Back in the late 1990s there was a dinner party game called the ‘Six Degrees of Kevin Bacon’, based on the six degrees of separation concept whereby any two people on the planet are six or fewer connections apart. If you knew your movies, actors and directors well you could impress friends and the game often led to conversations about favourite films, standout scenes, hottest actors and actresses and, not uncommonly, a bit of heated debate.
A few years after SDOKB hit the dinner party scene, Reid Hoffman founded LinkedIn, the business networking site sold last year to Microsoft for $26 billion. There are similarities between LinkedIn and the Kevin Bacon game in that the site used by almost 500 million people categorises contacts by degree - direct contacts are 1st degree connections and 2nd degree contacts are people who are connected to your 1st degree contacts and so on.
Come to think of it, maybe Hoffman came up with the idea for a networking site at a late night San Franciscan dinner party trying to link Tom Cruise to Kevin Bacon through the movies - which is an easy one really, they starred alongside one another in the 1992 legal thriller A Few Good Men. Okay, unlikely perhaps but not impossible.
In a way, Reid Hoffman is to Silicon Valley what Kevin Bacon is to Hollywood, a ubiquitous character who pops up here, there and everywhere. Hoffman was one of Facebook’s earliest investors and helped PayPal founders, Peter Thiel and Elon Musk grow the online payments startup before its eventual sale to eBay. Let’s just say it’s a half decent résumé next time he goes for a job interview. What is unquestionable is that Reid Hoffman has some pretty impressive contacts and presidents, premiers, kings and queens are all pretty standard.
A quick look at Hoffman’s site shows he and I have three shared connections - a Silicon Valley venture capitalist, a London-based newspaper editor and the Private Secretary to HRH The Duke of York. So if I really needed an introduction to Reid Hoffman, it’s doable - good to know when I come up with that world-changing startup that his VC firm, Greylock Partners, would simply not want to miss out on.

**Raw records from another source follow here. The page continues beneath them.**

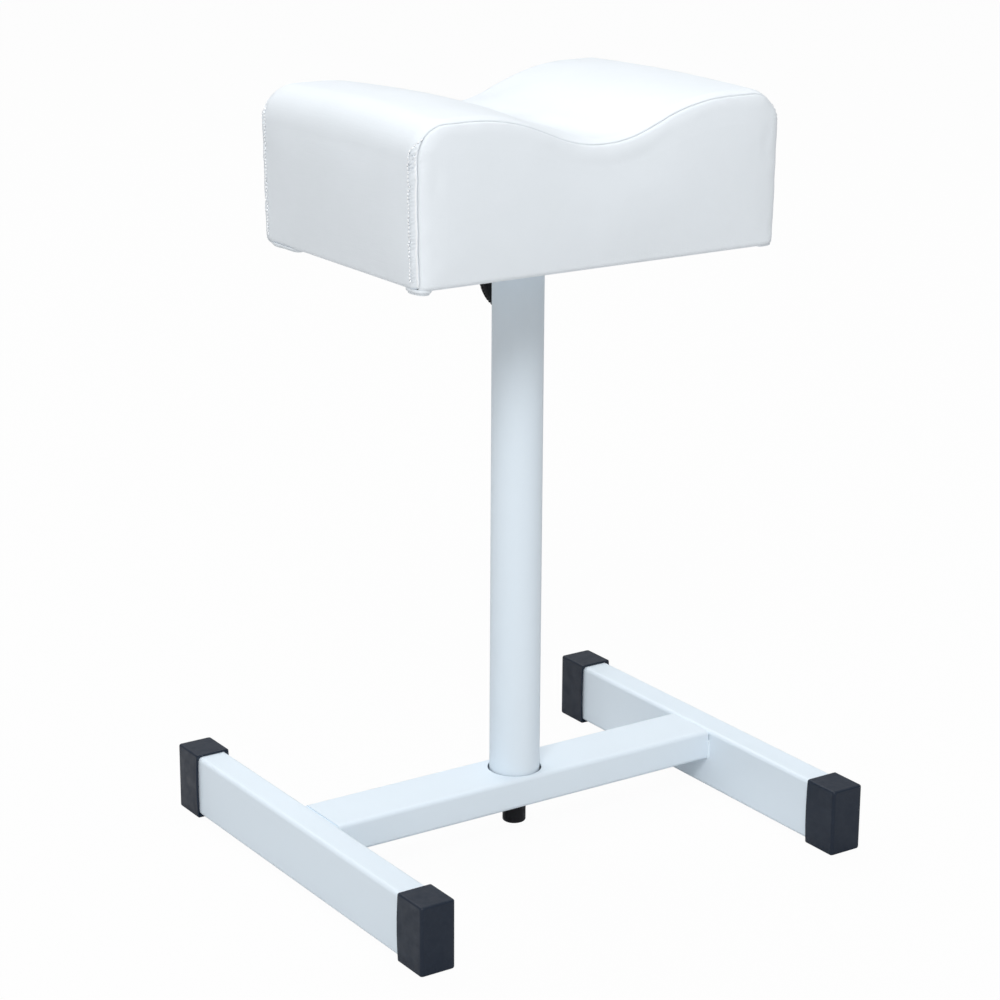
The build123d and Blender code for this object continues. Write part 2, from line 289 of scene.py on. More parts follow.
@dataclass(frozen=True)
class ArtificialLeather(Finish):
    """White artificial leather with a fine grain and faint creases."""

    name: str = "white_artificial_leather"
    slot: str = "white_vinyl"
    colour: Colour = (0.855, 0.902, 0.948)
    shade_colour: Colour = (0.825, 0.874, 0.915)
    # Colour of the painted shade in the seams' grooves and stitch holes.
    seam_shade_colour: Colour = (0.5, 0.54, 0.57)
    # Colour of the painted highlight on the welts beside the upright seams.
    welt_highlight_colour: Colour = (0.985, 0.995, 1.0)
    specular: float = 0.36

    def make(self) -> None:
        """Build the material's nodes."""
        shading = Shading(self.name)
        cloud = shading.spread(shading.noise(60, 5, bend=0.4), 0.0, 0.7)
        colour = shading.mix(cloud, self.colour, self.shade_colour)
        # Painted shade: darker in the seams' grooves and stitch holes.
        colour = shading.mix(shading.attribute("seam_shade"), colour, self.seam_shade_colour)
        # Painted highlight on the welts beside the upright seams.
        colour = shading.mix(shading.attribute("seam_edge"), colour, self.welt_highlight_colour)
        roughness = shading.spread(shading.noise(8, 5), 0.46, 0.6)
        pebbles = shading.spread(shading.cells(0.9), 0.0, 1.0, 0.0, 0.18)
        normal = shading.relief(pebbles, 0.016)
        normal = shading.relief(shading.noise(0.7, 3), 0.014, normal)
        normal = shading.relief(shading.noise(2.2, 3, (1.0, 7.0, 1.0), 0.6), 0.085, normal)
        normal = shading.relief(shading.noise(38, 2), 0.22, normal)
        shading.finish(colour, roughness, normal, specular=self.specular)


@dataclass(frozen=True)
class SoftCap(Finish):
    """Soft black plastic of the pull-over caps, with rubbed streaks."""

    name: str = "black_soft_cap"
    slot: str = "black_cap"
    colour: Colour = (0.003, 0.0105, 0.026)
    rubbed_colour: Colour = (0.007, 0.016, 0.034)
    dust_colour: Colour = (0.03, 0.04, 0.052)
    specular: float = 0.42

    def make(self) -> None:
        """Build the material's nodes."""
        shading = Shading(self.name)
        streaks = shading.spread(shading.noise(3.0, 5, (1.0, 6.0, 1.0), 0.5), 0.0, 0.8, 0.5, 0.78)
        colour = shading.mix(streaks, self.colour, self.rubbed_colour)
        dust = shading.spread(shading.noise(0.8, 2), 0.0, 0.5, 0.68, 0.76)
        colour = shading.mix(dust, colour, self.dust_colour)
        roughness = shading.spread(shading.noise(9, 5), 0.36, 0.55)
        normal = shading.relief(shading.noise(1.1, 3), 0.012)
        normal = shading.relief(shading.noise(14, 2), 0.12, normal)
        shading.finish(colour, roughness, normal, specular=self.specular)


@dataclass(frozen=True)
class MouldedPlastic(Finish):
    """Hard black plastic of the knob, the nut's cap and the guides."""

    name: str = "black_moulded_plastic"
    slot: str = "black_plastic"
    colour: Colour = (0.005, 0.005, 0.007)
    cloud_colour: Colour = (0.009, 0.009, 0.012)
    specular: float = 0.22

    def make(self) -> None:
        """Build the material's nodes."""
        shading = Shading(self.name)
        cloud = shading.spread(shading.noise(7, 4), 0.0, 1.0)
        colour = shading.mix(cloud, self.colour, self.cloud_colour)
        roughness = shading.spread(shading.noise(4, 4), 0.32, 0.48)
        normal = shading.relief(shading.noise(0.45, 2), 0.01)
        shading.finish(colour, roughness, normal, specular=self.specular)


@dataclass(frozen=True)
class Metal(Finish):
    """Bare or plated metal, with fine scratches round or along it."""

    name: str = "zinc_plate"
    slot: str = "zinc_steel"
    colour: Colour = (0.62, 0.64, 0.66)
    dull_colour: Colour = (0.48, 0.49, 0.5)
    roughness: tuple[float, float] = (0.24, 0.42)
    metallic: float = 1.0

    def make(self) -> None:
        """Build the material's nodes."""
        shading = Shading(self.name)
        cloud = shading.spread(shading.noise(6, 4), 0.0, 1.0)
        colour = shading.mix(cloud, self.colour, self.dull_colour)
        roughness = shading.spread(shading.noise(2.5, 4), *self.roughness)
        scratches = shading.noise(0.5, 3, (12.0, 12.0, 1.0))
        shading.finish(colour, roughness, shading.relief(scratches, 0.006), self.metallic)


@dataclass(frozen=True)
class Plywood(Finish):
    """Birch plywood: long grain on its faces and darker plies on its edges."""

    name: str = "birch_plywood"
    slot: str = "plywood"
    pale: Colour = (0.56, 0.40, 0.24)
    dark: Colour = (0.36, 0.225, 0.115)
    glue_colour: Colour = (0.2, 0.12, 0.06)
    ply: float = 1.5

    def make(self) -> None:
        """Build the material's nodes."""
        shading = Shading(self.name)
        grain = shading.noise(1.8, 5, (14.0, 1.0, 60.0), 0.8)
        colour = shading.mix(shading.spread(grain, 0.0, 1.0), self.pale, self.dark)
        split = shading.node("ShaderNodeSeparateXYZ", {"Vector": shading.place})
        layer = shading.node("ShaderNodeMath", {0: split.outputs["Z"], 1: self.ply * MM},
                             operation="PINGPONG")
        glue = shading.spread(layer.outputs["Value"], 0.55, 0.0, 0.0, 0.35 * MM)
        colour = shading.mix(glue, colour, self.glue_colour)
        roughness = shading.spread(grain, 0.55, 0.75)
        shading.finish(colour, roughness, shading.relief(grain, 0.05))


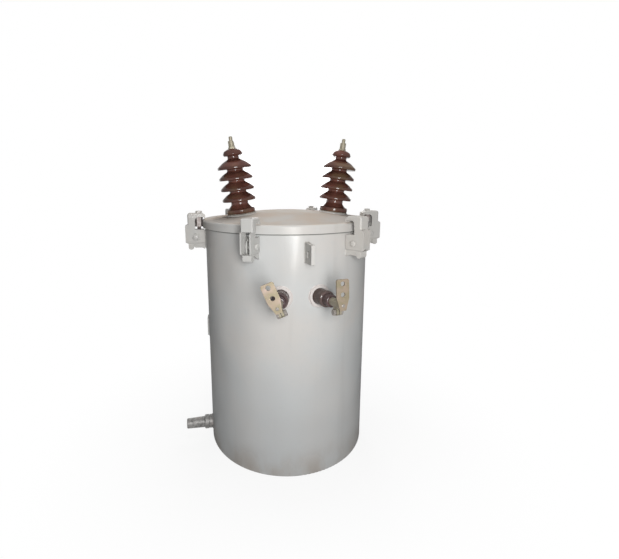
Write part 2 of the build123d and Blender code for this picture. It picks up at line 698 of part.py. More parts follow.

LinkedIn has become the go-to business networking tool for executives across the globe - including in China, where it was the first US internet business to succeed - who want to promote themselves and their organisations, source business leads or share interesting information with their contacts and followers.
A client told me recently that when he shared a local press article about his corporate finance firm’s successes in 2016 the post generated thousands of views including in the States which is a big target market for the firm. This illustrates that local press does not equate to local readership in the 21st century when the web can migrate a news story worldwide in seconds.
The Scottish Business Network moved up a gear in Q1 with news it will be extending its reach to China and North America following the success of its activities in London last year. Founded by a serial entrepreneur and a former UK head of Enterprise Ireland, the team is looking to make connections for Scottish business leaders and help oil their international expansion strategies. I was happy to accept an invitation to join the fold as an adviser as they plot the growth of their own organisation.
A 2014 report by the Massachusetts Institute of Technology (MIT) found a lack of “effective connections” to be a critical issue for businesses looking to grow beyond indigenous markets, illustrating the importance of networks to internationalisation.
A relatively new contact of my own, RocketSpace CEO and Fife native Duncan Logan, exemplifies the power of networks as the tech campus he founded in San Francisco six years ago - a facility that famously incubated Airbnb, Uber and over a dozen more unicorns - opens a series of tech campuses in China in 2017 following its London opening at the beginning of the year. Logan made a massive impression on the tech community during his last visit to Scotland and the collective hope is that we can draw on his expertise to help Scotland’s tech scene move into its next phase of growth.